These are old photographs, and technology has changed considerably, so don't expect the same quality image resolution you'll find on Google Maps. Nevertheless, these photographs are a tremendous record of Florida's development that might be useful to you in your work.
Thursday, March 29, 2007
If you are wondering why an Italian festival in Ybor City(?), visit the L'Unione Italiana website for a quick overview. If you're feeling more scholarly, go to the library or your local bookstore for a copy of The Immigrant World of Ybor City: Italians and Their Latin Neighbors in Tampa, 1885-1985, by Gary R. Mormino and George E. Pozzetta.
There's a lot happening in Tampa this weekend with the start of regular season baseball and MacDill AirFest 2007, but come on out to Ybor for food and fun. If you stop by on Sunday, I'll see you there!
Wednesday, March 28, 2007
The Walton Sun recently published a review of Seasonal Florida, a regional (Florida panhandle) cookbook originally conceived as a way to raise money for repairs to the Stuart-Knox-Gillis House in DeFuniak Springs.

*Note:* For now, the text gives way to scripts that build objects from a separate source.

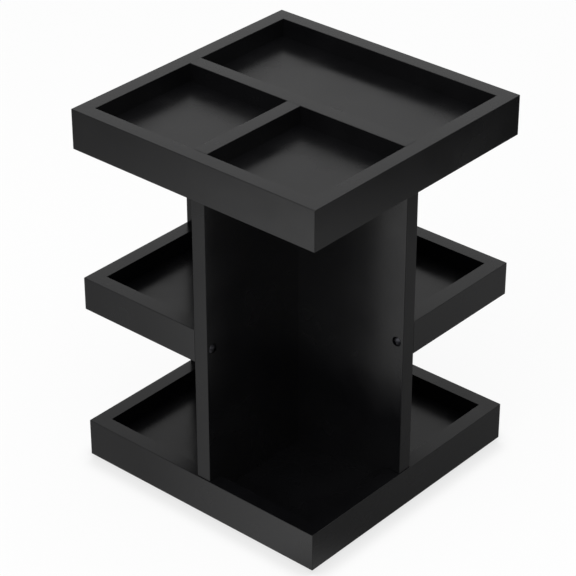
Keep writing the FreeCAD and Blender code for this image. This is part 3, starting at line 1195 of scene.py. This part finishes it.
def rounded(path: Sequence[Point2], radius: float, steps: int) -> list[Point2]:
    """Rounds the corners of an open path.

    Args:
        path: The path's points.
        radius: The bends' radius, less where the runs are short.
        steps: The facets of each bend.

    Returns:
        The rounded path.
    """
    # The most of a run that one bend takes
    most = 0.48
    result = [path[0]]
    for before, corner, after in zip(path, path[1:], path[2:]):
        here = Vector(corner)
        a, b = Vector(before) - here, Vector(after) - here
        reach = min(radius / math.tan(a.angle(b) / 2), most * a.length, most * b.length)
        start, end = here + a.normalized() * reach, here + b.normalized() * reach
        for t in (i / steps for i in range(steps + 1)):
            result.append(tuple(start * (1 - t) ** 2 + here * 2 * t * (1 - t) + end * t ** 2))
    return [*result, path[-1]]


def parallel(path: Sequence[Point2], distance: float) -> list[Point2]:
    """Follows a path at a distance to its left.

    Args:
        path: The path's points.
        distance: How far the other path lies away.

    Returns:
        The other path, with a point for each.
    """
    runs = [(Vector(b) - Vector(a)).normalized() for a, b in pairwise(path)]
    normals = [Vector((-run.y, run.x)) for run in runs]
    result = []
    for point, back, ahead in zip(path, normals[:1] + normals, normals + normals[-1:]):
        shift = (back + ahead) / (1 + back.dot(ahead))
        result.append(tuple(Vector(point) + shift * distance))
    return result


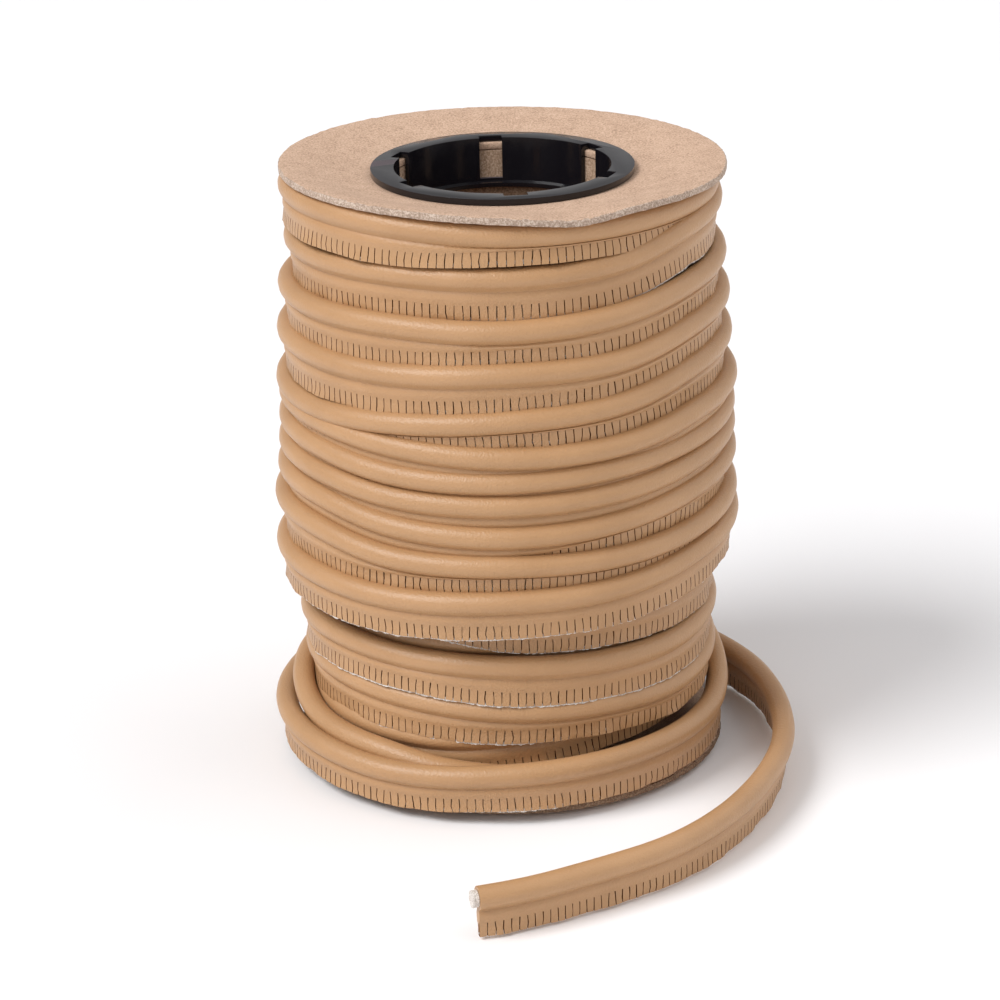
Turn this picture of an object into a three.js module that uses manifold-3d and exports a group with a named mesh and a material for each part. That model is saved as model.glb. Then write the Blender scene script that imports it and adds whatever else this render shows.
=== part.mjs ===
// A reel of vinyl-covered piping trim: a bead with a flat flange, wound in a helix round a
// cardboard reel with black plastic hub inserts. The last stretch lies loose on the floor.
// Millimetres, +Z up. The reel stands upright with its axis on Z, its base at z = 0, and the
// side that faces the viewer at -Y. The strand runs from right to left across the front.
import * as THREE from 'three';
import { mergeVertices } from 'three/addons/utils/BufferGeometryUtils.js';
import Module from 'manifold-3d';

// Reel
const discRadius = 76;
const discThickness = 2.4;
const gap = 0.3;
const rimRadius = 44.9;
const rimThickness = 2;
const hubBore = 37;
const hubWall = 1.5;
const hubDepth = 17;
const ledgeWidth = 3;
const ledgeThickness = 1.5;
const slotCount = 6;
const slotWidth = 8;
const slotDepth = 14.5;
const slotReach = 2.6;
const hubSides = 72;
const discSides = 60;
const slotTurn = 6;
const tubeWall = 4;
const discTop = 207.9;
const flatRadius = rimRadius + 1;
const edgeLift = 3.5;
const edgeSag = 0.6;
const edgeWave = 0.3;
const sagAzimuth = 0.45;
const sagWidth = 0.35;
const reelHeight = discTop + gap + rimThickness;
const holeRadius = hubBore + hubWall + gap;
const tubeRadius = holeRadius + tubeWall;
const lowerDiscBottom = rimThickness + gap;

// Piping
const pipingWidth = 18.6;
const beadDiameter = 8.2;
const flangeThickness = 2.2;
const fillerDiameter = 5.6;
const fillerLength = 2;
const woundFloor = lowerDiscBottom + discThickness + gap;
const woundTop = discTop - discThickness - gap;
const layerRadius = 70;
const shoulderRadius = 65;
const beadFlat = 0.3;
const beadUpper = 0.26;
const beadLower = 0.72;
const leastFlange = 0.5;

// One row for each turn, from the top: height of the bead's top where the turn crosses the
// right, the front and the left, and the bead's outer radius at the right and the left.
const turns = [
  { right: 207.6, front: 207.6, left: 206.5, radiusRight: 73.5, radiusLeft: 74 },
  { right: 201.0, front: 195.8, left: 194.2, radiusRight: 74.1, radiusLeft: 74.7 },
  { right: 184.2, front: 178.4, left: 177.6, radiusRight: 76.2, radiusLeft: 77.7 },
  { right: 170.1, front: 164.4, left: 161.4, radiusRight: 77.3, radiusLeft: 78.7 },
  { right: 156.2, front: 148.4, left: 145.0, radiusRight: 78.1, radiusLeft: 79.5 },
  { right: 141.1, front: 136.0, left: 138.0, radiusRight: 79.9, radiusLeft: 78.9 },
  { right: 131.0, front: 127.5, left: 129.5, radiusRight: 79.2, radiusLeft: 79.2 },
  { right: 123.0, front: 119.4, left: 121.0, radiusRight: 79.3, radiusLeft: 79.6 },
  { right: 113.5, front: 108.4, left: 111.5, radiusRight: 79.7, radiusLeft: 80.3 },
  { right: 99.5, front: 98.6, left: 101.0, radiusRight: 80.1, radiusLeft: 81.7 },
  { right: 90.5, front: 86.4, left: 84.9, radiusRight: 80.6, radiusLeft: 82.5 },
  { right: 70.0, front: 67.5, left: 65.0, radiusRight: 74.5, radiusLeft: 73.0 },
  { right: 57.8, front: 59.5, left: 60.3, radiusRight: 73.2, radiusLeft: 74.5 },
  { right: 40.0, front: 41.0, left: 42.0, radiusRight: 74.9, radiusLeft: 74.8 },
  { right: 33.0, front: 24.6, left: 23.6, radiusRight: 76.9, radiusLeft: 83.0 },
];
const exitHeight = 23.6;
const exitRadius = 81.1;
const exitAzimuth = 153;
const azimuthSteps = 48;

// Loose end: centre of the upright strip, from the roll round the right side to the front
const looseFloor = 0.2;
const looseRoute = [
  { x: 40.2, y: 66.2, z: 5.0 },
  { x: 50.4, y: 60.0, z: 5.0 },
  { x: 61.3, y: 53.2, z: 4.4 },
  { x: 71.8, y: 45.8, z: 1.8 },
  { x: 81.0, y: 35.4, z: looseFloor },
  { x: 88.0, y: 20.5, z: looseFloor },
  { x: 92.3, y: 4.0, z: looseFloor },
  { x: 94.6, y: -14.0, z: looseFloor },
  { x: 95.0, y: -32.0, z: looseFloor },
  { x: 93.0, y: -49.0, z: looseFloor },
  { x: 88.6, y: -65.0, z: looseFloor },
  { x: 81.5, y: -83.0, z: looseFloor },
  { x: 71.5, y: -102.0, z: looseFloor },
  { x: 58.5, y: -119.0, z: looseFloor },
  { x: 44.5, y: -131.5, z: looseFloor },
  { x: 29.5, y: -140.5, z: looseFloor },
  { x: 15.0, y: -149.0, z: looseFloor },
  { x: 1.0, y: -156.5, z: looseFloor },
  { x: -12.5, y: -160.5, z: looseFloor },
];
const looseSteps = 60;

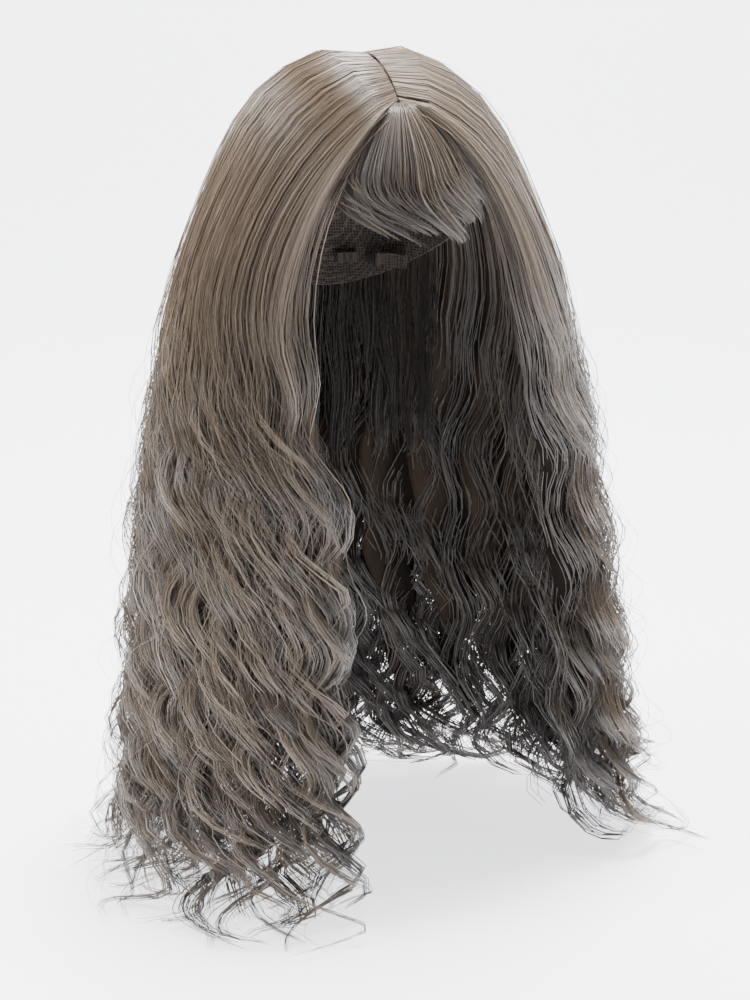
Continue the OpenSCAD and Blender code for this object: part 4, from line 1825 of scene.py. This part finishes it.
@dataclass
class Cap:
    """The cap's cloth, net and plastic, with its sewn seams.

    Attributes:
        drape: The hair's outlines, which hold the head's size.
        band: Width of the elastic bands.
        ribbon: Width of the ribbons.
        weft_rows: Number of weft tracks.
        layer: Gap between layers of cloth.
        cloth: Thickness of the cloth.
        net: Thickness of the net.
        tab: Width and drop of the ear tabs.
        tab_at: Turn of the ear tabs, in degrees.
    """

    drape: Drape
    band: float = 12 * MM
    ribbon: float = 10 * MM
    weft_rows: int = 9
    layer: float = 0.35 * MM
    cloth: float = 0.7 * MM
    net: float = 1.0 * MM
    tab: tuple[float, float] = (22 * MM, 24 * MM)
    tab_at: float = 68.0

    def angle(self, length: float) -> float:
        """Turns a length on the head into an angle.

        Args:
            length: The length.

        Returns:
            The angle in degrees.
        """
        return math.degrees(length / self.drape.head[2])

    def rim(self, turn: Number) -> Number:
        """Finds the rim at one turn.

        Args:
            turn: The turn, in degrees.

        Returns:
            The rim's angle from straight up, in degrees.
        """
        return RIM_LEVEL - RIM_RISE * np.cos(np.radians(turn))

    def dress(self) -> None:
        """Gives every CAD node of the cap its finish."""
        elastic = WovenFinish("elastic", srgb(34, 29, 26), srgb(74, 65, 58), threads=2200.0).build()
        ribbon = WovenFinish("ribbon", srgb(44, 38, 34), srgb(86, 76, 68), threads=3000.0, bump=0.35).build()
        weft = WovenFinish(
            "weft_thread", srgb(48, 42, 37), srgb(98, 88, 78), threads=1500.0, bump=0.9).build()
        net = NetFinish("cap_net", srgb(30, 26, 23), srgb(92, 82, 73)).build()
        skin = MouldedFinish(
            "parting_skin", srgb(206, 178, 152), srgb(222, 197, 172), roughness=0.6, skin=0.2).build()
        plastic = MouldedFinish(
            "moulded_plastic", srgb(28, 26, 25), srgb(44, 41, 39), pores=2400.0, bump=0.1).build()
        finishes = {
            "crown_net": net, "casing": net,
            "front_band": elastic, "nape_band": elastic, "strap": elastic, "loop_tape": elastic,
            "parting_binding": ribbon, "ear_tab": ribbon, "centre_ribbon": ribbon, "side_ribbon": ribbon,
            "cross_ribbon": ribbon, "parting_patch": skin, "ear_stay": plastic, "hook": plastic,
            "weft_track": weft, "fringe_track": weft, "temple_track": weft}
        for name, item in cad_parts.items():
            stem = next((key for key in finishes if name.startswith(key)), None)
            if stem is None:
                continue
            for place in item.material_slots:
                place.material = finishes[stem]
            log.info("%s: %s", name, finishes[stem].name)

    def seam(self, way: np.ndarray, rise: float) -> Seam:
        """Lays a seam on the cap.

        Args:
            way: Unit headings along the seam.
            rise: Height of the cloth's face above the head.

        Returns:
            The seam.
        """
        points = self.drape.on_head(way, np.full((len(way), 1), rise))
        along = unit(np.gradient(points, axis=0))
        return Seam(points, unit(np.cross(along, way)))

    def over(self, back: np.ndarray, off: np.ndarray | float) -> np.ndarray:
        """Headings of a strip that runs front to back over the head.

        Args:
            back: Angle back from the top, in degrees.
            off: Angle off the middle, in degrees.

        Returns:
            The headings.
        """
        tilt, lean = np.broadcast_arrays(np.radians(back), np.radians(off))
        return np.stack([np.sin(lean), np.sin(tilt) * np.cos(lean), np.cos(tilt) * np.cos(lean)], axis=-1)

    def seams(self) -> tuple[list[Seam], list[Seam]]:
        """Lists the straight seams and the zigzag ones.

        Returns:
            Seams of bands, ribbons and binding, and those of the weft tracks.
        """
        ribbon_face = self.net + self.layer + self.cloth
        cross_face = ribbon_face + self.layer + self.cloth
        weft_face = cross_face + self.layer + 1.0 * MM
        return self.straight_seams(ribbon_face, cross_face), self.zigzag_seams(weft_face)

    def straight_seams(self, ribbon_face: float, cross_face: float) -> list[Seam]:
        """Lists the seams of bands, ribbons and binding.

        Args:
            ribbon_face: Height of the ribbons' outer face above the head.
            cross_face: Height of the binding's outer face.

        Returns:
            The seams.
        """
        seams = []
        for first, last in ((-self.tab_at - 7, self.tab_at + 7), (self.tab_at + 10, 350 - self.tab_at)):
            turn = np.linspace(first, last, 60)
            for inset in (self.angle(self.band) - 1.0, 1.3):
                seams.append(self.seam(heading(self.rim(turn) - inset, turn), ribbon_face + self.cloth))
        half = self.angle(self.ribbon) / 2 - 0.7
        low = float(self.rim(180.0)) - self.angle(self.band)
        for middle, first, last in ((0.0, 27.0, low - 2), (27.0, -38.0, low - 10), (-27.0, -38.0, low - 10)):
            for edge in (-half, half):
                way = self.over(np.linspace(first, last, 50), middle + edge)
                seams.append(self.seam(way, ribbon_face))
        wide, long = self.angle(10.5 * MM), self.angle(1.5 * MM)
        for edge in (-wide, wide):
            seams.append(self.seam(self.over(np.linspace(-37 + long, 25 - long, 30), edge), cross_face))
        return seams

    def zigzag_seams(self, weft_face: float) -> list[Seam]:
        """Lists the seams of the weft tracks and the fringe track.

        Args:
            weft_face: Height of the wefts' outer face above the head.

        Returns:
            The seams.
        """
        seams = []
        for row in range(self.weft_rows):
            polar = mix(106.0, 50.0, row / (self.weft_rows - 1))
            reach = polar + self.angle(14 * MM) + 1.5
            meets = math.acos(float(np.clip((RIM_LEVEL - reach) / RIM_RISE, -1, 1)))
            start = max(72.0, math.degrees(meets))
            seams.append(self.seam(heading(polar, np.linspace(start + 1, 359 - start, 60)), weft_face))
        turn = np.linspace(-37, 37, 24)
        low = self.rim(turn) - self.angle(self.band) - 1 - self.angle(2 * MM)
        seams.append(self.seam(heading(low, turn), weft_face))
        return seams

    def tab_seam(self, side: Side) -> Seam:
        """Lays the seam round one ear tab.

        Args:
            side: The wearer's side.

        Returns:
            The seam.
        """
        width, drop = self.tab
        half = self.angle(width) / 2 - 1.2
        low = float(self.rim(self.tab_at)) + self.angle(drop)
        part = np.linspace(-1, 1, 40)
        down = 1 - np.abs(part) ** 3
        off = half * np.sqrt(1 - 0.85 * down ** 2) * np.sign(part) * np.minimum(1, np.abs(part) * 6)
        turn = side.sign * self.tab_at + off
        polar = mix(self.rim(turn) + 1.8, low - 1.2, down)
        return self.seam(heading(polar, turn), self.net + 2 * self.cloth)

    def sew(self, name: str, seams: list[Seam], tree: bpy.types.GeometryNodeTree, sizes: dict[str, object],
            body: str) -> None:
        """Sews stitches along seams on one body.

        Args:
            name: The piece's name.
            seams: The seams.
            tree: The stitch node tree.
            sizes: Values for the tree's inputs.
            body: The body that the stitches ride on.
        """
        host = line_mesh(name + "_lines", [seam.points for seam in seams])
        put(host, "across", np.concatenate([seam.across for seam in seams]))
        piece = add_object(name, evaluate(host, tree, sizes, ("across",)))
        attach(piece, body)
        log.info("%s: %d faces", name, len(piece.data.polygons))

    def build(self) -> None:
        """Dresses the cap and sews its seams."""
        self.dress()
        tree = stitch_tree()
        thread = WovenFinish(
            "sewing_thread", srgb(70, 61, 54), srgb(134, 120, 106), threads=5000.0, bump=0.2).build()
        straight, zigzag = self.seams()
        plain = {"Spacing": 4 * MM, "Length": 2.8 * MM, "Finish": thread}
        crossing = {"Spacing": 2.4 * MM, "Length": 3.4 * MM, "Zigzag": 1.1, "Finish": thread}
        small = {"Spacing": 3.4 * MM, "Length": 2.3 * MM, "Finish": thread}
        self.sew("band_stitches", straight, tree, plain, "cap")
        self.sew("weft_stitches", zigzag, tree, crossing, "cap")
        for side in Side:
            tab = f"ear_tab_{side.value}"
            self.sew(f"ear_tab_stitches_{side.value}", [self.tab_seam(side)], tree, small, tab)


# ---- stage ---------------------------------------------------------------------------


@dataclass(frozen=True)
class Lamp:
    """A soft square lamp that shines on the wig.

    Attributes:
        name: The lamp's name.
        spot: Its place.
        size: Length of its sides.
        power: Its power in watts.
    """

    name: str
    spot: tuple[float, float, float]
    size: float
    power: float

    def place(self, aim: tuple[float, float, float]) -> None:
        """Puts the lamp in the scene.

        Args:
            aim: The point at which it shines.
        """
        data = bpy.data.lights.new(self.name, "AREA")
        data.size = self.size
        data.energy = self.power
        item = bpy.data.objects.new(self.name, data)
        item.location = self.spot
        x, y, z = np.array(aim) - np.array(self.spot)
        item.rotation_euler = (math.atan2(math.hypot(x, y), -z), 0, math.atan2(y, x) - math.pi / 2)
        bpy.context.scene.collection.objects.link(item)


LAMPS = (
    Lamp("key_lamp", (-1.6, -0.1, 1.3), 0.8, 70.0),
    Lamp("fill_lamp", (1.5, -0.8, 1.1), 1.0, 14.0),
    Lamp("top_lamp", (0.3, 0.2, 1.8), 0.7, 175.0))


@dataclass(frozen=True)
class Studio:
    """A pale table that curves up into the backdrop, soft lamps and the camera.

    Attributes:
        floor: Height of the table.
        camera_turn: Turn of the camera from straight in front, in degrees.
        camera_rise: Its height above the level view, in degrees.
        camera_far: Its distance from the target.
        view_height: Height of the view at the target.
        target: The point at the middle of the view.
        lamp_target: The point at which the lamps shine.
        table_back: Distance behind the wig where the table starts to rise.
        table_bend: Radius at which it rises.
        table_half: Half of its width.
    """

    floor: float
    camera_turn: float = -18.0
    camera_rise: float = 16.0
    camera_far: float = 1.9
    view_height: float = 0.68
    target: tuple[float, float, float] = (0.005, 0.0, -0.2945)
    lamp_target: tuple[float, float, float] = (0.0, 0.0, -0.25)
    table_back: float = 1.3
    table_bend: float = 0.8
    table_half: float = 3.0

    def build(self) -> None:
        """Builds the stage, the lamps and the camera."""
        self.backdrop()
        self.world()
        for lamp in LAMPS:
            lamp.place(self.lamp_target)
        self.camera()

    def backdrop(self) -> None:
        """Sweeps the table up into the backdrop."""
        back, bend = self.table_back, self.table_bend
        profile = [(-1.6, 0.0), (back, 0.0)]
        angles = np.radians(np.arange(7.5, 91, 7.5))
        profile += [(back + bend * math.sin(angle), bend - bend * math.cos(angle)) for angle in angles]
        profile.append((back + bend, 3.4))
        turn = math.radians(self.camera_turn)
        points = []
        for side in (-self.table_half, self.table_half):
            for far, rise in profile:
                x = side * math.cos(turn) - far * math.sin(turn)
                y = side * math.sin(turn) + far * math.cos(turn)
                points.append((x, y, self.floor - 0.5 * MM + rise))
        count = len(profile)
        faces = [(i, i + count, i + count + 1, i + 1) for i in range(count - 1)]
        mesh = bpy.data.meshes.new("table_sweep")
        mesh.from_pydata(points, [], faces)
        mesh.shade_smooth()
        material, _, shader = open_finish("pale_table")
        shader.inputs["Base Color"].default_value = srgb(244, 245, 250)
        shader.inputs["Roughness"].default_value = 0.55
        shader.inputs["Emission Color"].default_value = (0.95, 0.96, 1.0, 1.0)
        shader.inputs["Emission Strength"].default_value = 2.0
        mesh.materials.append(material)
        add_object("table_sweep", mesh)

    def world(self) -> None:
        """Fills the room with soft light."""
        world = bpy.data.worlds.new("studio")
        bpy.context.scene.world = world
        world.use_nodes = True
        glow = world.node_tree.nodes["Background"]
        glow.inputs["Color"].default_value = (0.93, 0.95, 1.0, 1.0)
        glow.inputs["Strength"].default_value = 0.45

    def camera(self) -> None:
        """Sets the camera at the wig's portrait angle."""
        turn, rise = math.radians(self.camera_turn), math.radians(self.camera_rise)
        data = bpy.data.cameras.new("camera")
        data.sensor_fit = "VERTICAL"
        data.sensor_height = 24.0
        data.lens = data.sensor_height * self.camera_far / self.view_height
        item = bpy.data.objects.new("camera", data)
        back = np.array([math.sin(turn) * math.cos(rise), -math.cos(turn) * math.cos(rise), math.sin(rise)])
        item.location = np.array(self.target) + back * self.camera_far
        item.rotation_euler = (math.pi / 2 - rise, 0, turn)
        bpy.context.scene.collection.objects.link(item)
        bpy.context.scene.camera = item


def main() -> None:
    """Builds the stage and every piece of the wig."""
    logging.basicConfig(level=logging.INFO, format="%(name)s: %(message)s")
    drape = Drape.from_frame()
    Studio(floor=drape.floor).build()
    hair = HairFinish("hair_length", srgb(25, 20, 15), srgb(120, 103, 84)).build()
    # The locks' cores: a darker, dull copy of the hair colour, as painted shade inside the locks.
    core = HairFinish(
        "hair_core_shaded", srgb(20, 16, 13), srgb(66, 56, 47),
        roughness=0.9, streaks=55.0, sheen=0.0, specular=0.1, relief=0.9).build()
    # The fringe: a darker copy of the hair colour, as painted shade.
    fringe = HairFinish("hair_fringe", srgb(21, 17, 13), srgb(108, 92, 76)).build()
    # The nape hair: a much darker, duller copy of the hair colour, as painted shade behind the neck.
    inner = HairFinish(
        "hair_inner", srgb(24, 19, 15), srgb(52, 44, 36), roughness=0.55, specular=0.25).build()
    tree = strand_tree()
    Lengths(drape, tree, hair, core).build()
    Fringe(drape, tree, fringe).build()
    NapeHair(drape, tree, inner).build()
    Cap(drape).build()


if __name__ == "__main__":
    main()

It's not a cookbook, but another food-related article in the press recently was "Kosher Wars Hit South Florida." Evidently Publix, Winn-Dixie, and Albertsons are duking it out over the kosher market sector. And on another tangent, did you know that the Florida Department of Agriculture has a "Kosher from Florida" marketing program?
Monday, March 26, 2007
Rympkema's consulting firm, PlaceEconomics, "specializes in services to public and non-profit sector clients who are dealing with downtown and neighborhood commercial district revitalization and the reuse of historic structures," according to its website. The site provides links to publications such as Historic Preservation and Affordable Housing: The Missed Connection (National Trust for Historic Preservation, 2003), and recommendations for further reading on this important topic.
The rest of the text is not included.